Twite. Photo: Tim Melling

Data collected by RSPB and CEMEX will be used to plan further restoration at Dove Holes Quarry

OVER the next few weeks wildlife experts will learn a lot more about the life of a rare and secretive bird as they use technology to take a closer look at England’s most southerly twite population.

The twite is a songbird that, without help, may disappear completely from England. The decline of the species is so concerning that it is on the conservation ‘Red List’.

Twite numbers have suffered as the availability of autumn seeds as well as mature heather and bracken have become scarcer, resulting in less food and suitable nesting sites. There are only 170 pairs left in the country, and despite the Dove Holes Quarry near Buxton, Derbyshire being home to less than 10 pairs, it represents a significant population.

Weighing less than a pinch of salt (only 0.5g), tiny trackers will reveal how the twites of the Derbyshire quarry live. For the first time it will reveal where this population of twites go as they seek food and shelter. It is hoped that this research will help scientists to understand more about the behaviour of twites at this location, as well as what might help the species recover elsewhere in England.

The tiny technology has been designed to monitor the movements of the birds for less than a month before falling off as the birds molt. And trackers have only been used on male twites to avoid any disturbance to breeding females.
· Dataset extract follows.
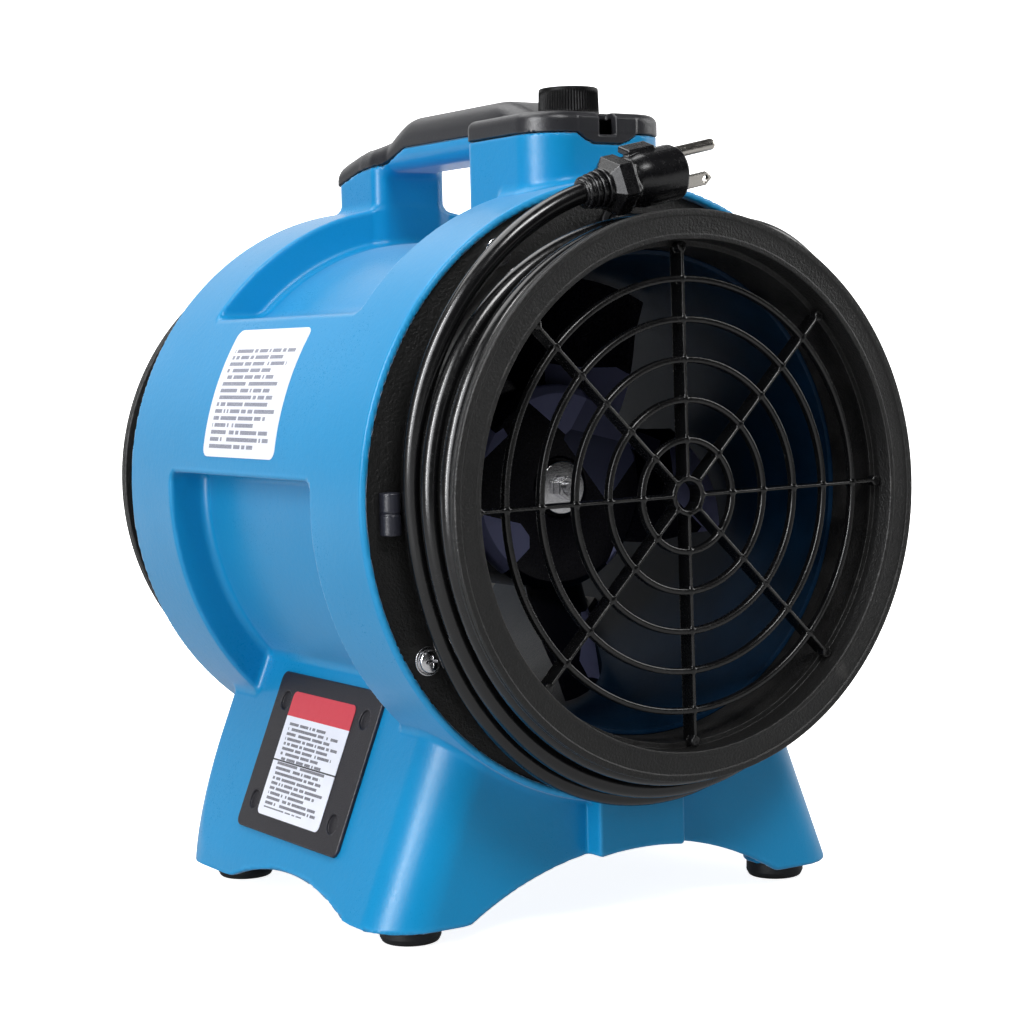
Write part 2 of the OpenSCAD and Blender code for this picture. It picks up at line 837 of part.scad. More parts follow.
module lead_grommet() {
    color("#101012") translate([0, motor_lead_y, axis_h - cavity_duct_r - 1.5]) difference() {
        union() {
            cylinder(r = 4.45, h = 5);
            cylinder(r = 6, h = 1.4);
        }
        translate([0, 0, -1]) cylinder(r = 2.45, h = 8);
    }
}

// Lead from the terminal block round the inside of the front band to the speed control
lead_path_r = 101;
lead_y = -71;
lead_a0 = 253;
lead_a1 = 99;
module control_lead() {
    steps = 40;
    arc = [for (i = [0:steps]) let (a = lead_a0 + (lead_a1 - lead_a0) * i / steps)
        [lead_path_r * cos(a), lead_y, axis_h + lead_path_r * sin(a)]];
    end = [[-13, lead_y + 2, axis_h + 104], [-11.5, lead_y + 5, axis_h + 110],
        [-11, lead_y + 7, cap_plate_low - 19.6]];
    color("#26272b") cord_skin(concat(arc, end), 2.4, 12);
}

// ---------------------------------------------------------------- speed control

cap_plate_top = tower_z + cap_h;
cap_plate_low = tower_z + 6;

module speed_control() {
    color("#3a5f8f") difference() {
        union() {
            translate([0, knob_y, cap_plate_low - 18]) cylinder(r = 14, h = 18 - eps);
            translate([0, knob_y, cap_plate_low - 1]) cylinder(r = 4.7, h = 6);
            for (dx = [-6, 0, 6]) translate([dx - 1.2, knob_y - 20, cap_plate_low - 16])
                cube([2.4, 8, 0.8]);
        }
        translate([0, knob_y, cap_plate_low - 15]) cylinder(r = 3.05, h = 40);
    }
}

module control_nut() {
    color("#b4b6ba") translate([0, knob_y, cap_plate_top + eps]) hex_nut(12, 2, 4.75);
}

module control_shaft() {
    color("#c9cbd0") translate([0, knob_y, cap_plate_low - 14.9])
        cylinder(r = 3, h = knob_top - 2.6 - cap_plate_low + 14.9);
}

// Fluted knob with a skirt over the nut and a pointer groove on its top
module speed_knob() {
    flutes = 18;
    knob_low = cap_plate_top + 0.4;
    color("#1a1a1d") difference() {
        translate([0, knob_y, knob_low]) rotate_extrude() polygon([[0, 0], [knob_r, 0],
            [knob_r - 0.5, knob_top - knob_low - 1.6], [knob_r - 2, knob_top - knob_low],
            [0, knob_top - knob_low]]);
        translate([0, knob_y, knob_low - 1]) cylinder(r = 7.6, h = 4.2);
        translate([0, knob_y, knob_low - 1]) cylinder(r = 3.01, h = knob_top - 2.5 - knob_low + 1);
        for (i = [0:flutes - 1]) translate([0, knob_y, knob_low + 1.2]) rotate([0, 0, i * 360 / flutes])
            translate([knob_r + 0.35, 0, 0]) cylinder(r = 1, h = 20);
        translate([-0.6, knob_y - knob_r - 1, knob_top - 0.8]) cube([1.2, knob_r - 2, 2]);
    }
}

// ---------------------------------------------------------------- cord and plug

wind_r = 97;             // radius of the cord's centre where it lies on the spigot
cord_a0 = 95;            // angle of the opening where the cord leaves the end panel
cord_hole_r = 99.2;      // distance of that opening from the duct axis
cord_front_y = -129.6;   // the turn nearest the flange
cord_back_y = -99.2;     // where the cord starts, at the end panel
cord_lane = 12;          // step from one turn to the next
lead_in = 0.27;          // part of a turn in which the cord crosses to the flange
lead_out = 0.22;         // part of a turn in which it rises to the plug
cord_end = [112.9, 107.9];   // radius and angle where it meets the plug
cord_end_y = -118;
cord_turns = 2 + (cord_a0 - cord_end[1] + 360) / 360;

module cord_place(y) {
    at_angle(cord_a0 - 3) translate([cord_hole_r, y, 0]) rotate([-90, 0, 0]) children();
}

// Centre line of the cord; t counts turns from the panel opening
function smooth(x) = let (c = min(max(x, 0), 1)) c * c * (3 - 2 * c);
function blend(a, b, u) = a + (b - a) * smooth(u);
function rise(t) = (t - cord_turns + lead_out) / lead_out;
function cord_angle(t) = cord_a0 - 360 * t;
function cord_y(t) = t < lead_in
    ? blend(cord_back_y, cord_front_y, t / lead_in)
    : blend(max(cord_front_y, cord_front_y + 1.9 + cord_lane * (t - 0.764)), cord_end_y, rise(t));
// Hang below the duct, the step over the crossing part, and slack on the left
function sag(t) = pow(max(0, -sin(cord_angle(t))), 2.4)
    * (2.5 + 6.3 * smooth(t - 0.3) + 5.6 * smooth(t - 1.3));
function step_over(t) = 7.8 * smooth((t - 0.6) / 0.3) * smooth((sin(cord_angle(t) + 65) - 0.5) / 0.35);
function slack(t) = 1.5 * smooth(t - 0.6) * pow(max(0, cos(cord_angle(t) - 145)), 6);
function cord_radius(t) =
    blend(blend(cord_hole_r, wind_r, t / 0.07) + sag(t) + step_over(t) + slack(t), cord_end[0], rise(t));
function cord_point(t) = let (a = cord_angle(t), r = cord_radius(t))
    [r * cos(a), cord_y(t), axis_h + r * sin(a)];

// Skin of a round cord along centre points that circle the duct axis
module cord_skin(points, r, sides) {
    n = len(points);
    function ahead(i) = points[min(i + 1, n - 1)] - points[max(i - 1, 0)];
    function across(i) = let (u = cross(ahead(i), [0, 1, 0])) u / norm(u);
    function third(i) = let (v = cross(ahead(i), across(i))) v / norm(v);
    ring = [for (i = [0:n - 1], k = [0:sides - 1])
        points[i] + r * (cos(k * 360 / sides) * across(i) + sin(k * 360 / sides) * third(i))];
    faces = concat([[for (k = [0:sides - 1]) k]],
        [[for (k = [sides - 1:-1:0]) (n - 1) * sides + k]],
        [for (i = [0:n - 2], k = [0:sides - 1]) let (j = (k + 1) % sides)
            [i * sides + k, (i + 1) * sides + k, i * sides + j]],
        [for (i = [0:n - 2], k = [0:sides - 1]) let (j = (k + 1) % sides)
            [i * sides + j, (i + 1) * sides + k, (i + 1) * sides + j]]);
    polyhedron(ring, faces, convexity = 6);
}

module power_cord() {
    steps = 150;
    color("#141416") {
        cord_skin([for (i = [0:steps]) cord_point(cord_turns * i / steps)], cord_r, 12);
        cord_place(cord_back_y) cylinder(r = cord_r - 0.1, h = 24);
    }
}

// Bush that lines the opening in the end panel and the housing behind it
module cord_grommet() {
    color("#101012") cord_place(-panel_y - 0.8) difference() {
        union() {
            cylinder(r = cord_hole - 0.05, h = 8.5);
            cylinder(r = 6, h = 0.78);
        }
        translate([0, 0, -1]) cylinder(r = cord_r, h = 12);
    }
}

// Upright post on the front panel that the cord is tied to
anchor_at = [-103.2, -panel_y - 3.5];
module cord_anchor() {
    color("#33343b") translate([anchor_at[0], anchor_at[1], axis_h - 9.8]) {
        cylinder(r = 3.5, h = 7.2);
        cylinder(r = 3.2, h = 15);
        translate([0, 0, 7.6]) cylinder(r = 3.5, h = 7.3);
        translate([-2.8, 0, 0]) cube([5.6, 3.5 - eps, 15]);
    }
}

// The plug lies on the wound cord; +X of its frame points at the blades
plug_at = [cord_end[0] * cos(cord_end[1]), cord_end_y, axis_h + cord_end[0] * sin(cord_end[1])];
plug_yaw = 1;
plug_pitch = 14.5;
plug_l = 43;
module plug_frame() {
    translate(plug_at) rotate([0, 0, plug_yaw]) rotate([0, -plug_pitch, 0]) children();
}

// Ribbed neck, six-sided finger grip and oval body round the pins
module plug_body() {
    neck_l = 12;
    grip_l = 11;
    body_w = 18.8;
    body_h = 19.6;
    color("#121214") plug_frame() difference() {
        union() {
            rotate([0, 90, 0]) cylinder(r1 = 5, r2 = 6, h = neck_l + 1);
            for (i = [0:3]) translate([1.3 + i * 2.8, 0, 0]) rotate([0, 90, 0])
                cylinder(r = 5.9 + i * 0.5, h = 1.7);
            for (part = [[neck_l, 7.4, 10.9, 3], [neck_l + 3, 10.9, 10.9, grip_l - 5],
                    [neck_l + grip_l - 2, 10.9, 9.4, 2.5]])
                translate([part[0], 0, 0]) rotate([0, 90, 0]) rotate([0, 0, 90])
                    cylinder(r1 = part[1], r2 = part[2], h = part[3], $fn = 6);
            translate([neck_l + grip_l, 0, 0]) rotate([0, 90, 0])
                linear_extrude(plug_l - neck_l - grip_l) rounded_rect(body_h, body_w, 7.5);
            translate([neck_l + grip_l + 1, 1, body_h / 2 - 0.8]) cube([12, 7, 2]);
        }
        translate([-1, 0, 0]) rotate([0, 90, 0]) cylinder(r = cord_r + 0.45, h = 2.6);
        blade_shapes(0.01);
        translate([plug_l - 12, 0, 7]) rotate([0, 90, 0]) cylinder(r = 2.41, h = 20);
    }
}

module blade_shapes(g) {
    for (s = [-1, 1]) translate([plug_l - 10 - g, s * 6.35 - 0.75 - g, -4 - 3.15 - g])
        cube([27 + g, 1.5 + 2 * g, 6.3 + 2 * g]);
}

module plug_blades() {
    color("#c8c6c0") plug_frame() difference() {
        blade_shapes(0);
        translate([plug_l + 12.5, -20, -4]) rotate([-90, 0, 0]) cylinder(r = 1.6, h = 40);
    }
}

module plug_ground_pin() {
    color("#c8c6c0") plug_frame() translate([plug_l - 11.9, 0, 7]) {
        rotate([0, 90, 0]) cylinder(r = 2.4, h = 30);
        translate([30, 0, 0]) sphere(2.4);
    }
}

housing();
top_cover();
cover_screws();
front_collar();
rear_collar();
collar_screws();
collar_washers();
front_grille();
rear_grille();
rubber_feet();
foot_screws();
access_panel();
access_panel_screws();
access_label();
rating_label();
impeller();
impeller_washer();
impeller_nut();
motor_shaft();
rotor_core();
front_bearing();
rear_bearing();
stator_core();
stator_winding();
front_end_bell();
rear_end_bell();
motor_through_bolts();
motor_bracket();
bracket_screws();
run_capacitor();
capacitor_strap();
strap_screws();
terminal_block();
terminal_screws();
motor_lead();
lead_grommet();
control_lead();
speed_control();
control_nut();
control_shaft();
speed_knob();
power_cord();
cord_grommet();
cord_anchor();
plug_body();
plug_blades();
plug_ground_pin();
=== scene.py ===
"""Looks of the axial air mover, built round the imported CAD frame."""
import json
import math
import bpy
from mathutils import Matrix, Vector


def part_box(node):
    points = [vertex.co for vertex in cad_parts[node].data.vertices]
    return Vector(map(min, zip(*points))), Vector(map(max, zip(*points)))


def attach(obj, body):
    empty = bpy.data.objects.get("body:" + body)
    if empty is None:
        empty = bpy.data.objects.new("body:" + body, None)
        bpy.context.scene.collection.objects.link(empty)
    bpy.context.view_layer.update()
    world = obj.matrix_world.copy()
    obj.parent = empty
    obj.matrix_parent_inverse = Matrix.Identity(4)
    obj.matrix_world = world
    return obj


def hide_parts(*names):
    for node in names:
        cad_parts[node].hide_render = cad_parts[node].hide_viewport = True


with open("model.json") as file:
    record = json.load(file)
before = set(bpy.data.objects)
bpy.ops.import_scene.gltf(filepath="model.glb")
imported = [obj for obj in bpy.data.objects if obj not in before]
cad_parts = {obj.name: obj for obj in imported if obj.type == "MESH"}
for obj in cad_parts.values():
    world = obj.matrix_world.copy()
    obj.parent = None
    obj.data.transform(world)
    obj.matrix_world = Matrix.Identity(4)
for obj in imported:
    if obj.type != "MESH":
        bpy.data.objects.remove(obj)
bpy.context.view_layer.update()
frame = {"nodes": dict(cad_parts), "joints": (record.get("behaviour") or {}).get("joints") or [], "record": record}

from concurrent.futures import ThreadPoolExecutor

import bpy
import numpy as np
from mathutils import Matrix, Vector

MM = 0.001
SLOTS = {part["node"]: part["material_slot"] for part in frame["record"]["subparts"]}
JOINTS = {j["name"]: j for j in frame["joints"]}
AXIS = JOINTS["rotor_spin"]["pos_m"][2] / MM          # height of the duct axis
KNOB_Y = JOINTS["knob_turn"]["pos_m"][1] / MM


def mm_box(node):
    """Lowest and highest corners of a CAD node, in millimetres."""
    low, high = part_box(node)
    return np.array(low) / MM, np.array(high) / MM


# ---- driving sizes, mm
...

Katrina Aspin, the RSPB’s twite expert, said: ‘Although charming singers, twites have disappeared from much of England. So we are eager to learn more about the life of the twites at Dove Holes. If we can better understand how they are living, we can look at what steps we can take to help twite populations recover elsewhere. And, importantly, as the quarry both expands and is restored we can ensure the right conditions remain so the Derbyshire twites can continue to call the area home.’

Andy Spencer, sustainability director at CEMEX UK, said: ‘Restoration of quarries gives nature a home. At this quarry, originally, 5ha of land around the quarry operations were seeded with a special flower-rich mix to ensure supplies of dandelion and sorrel seeds that the young twites need to survive. Working in partnership with the RSPB has helped the survival of this rare bird. Tracking twites will give us even more information to enable us to restore land to help them.’

Two male twites have been fitted with tracking devices, and data will be collected over the next few weeks. The tracking information will help CEMEX plan the restoration of the Dove Holes Quarry, so that any work avoids important nesting sites.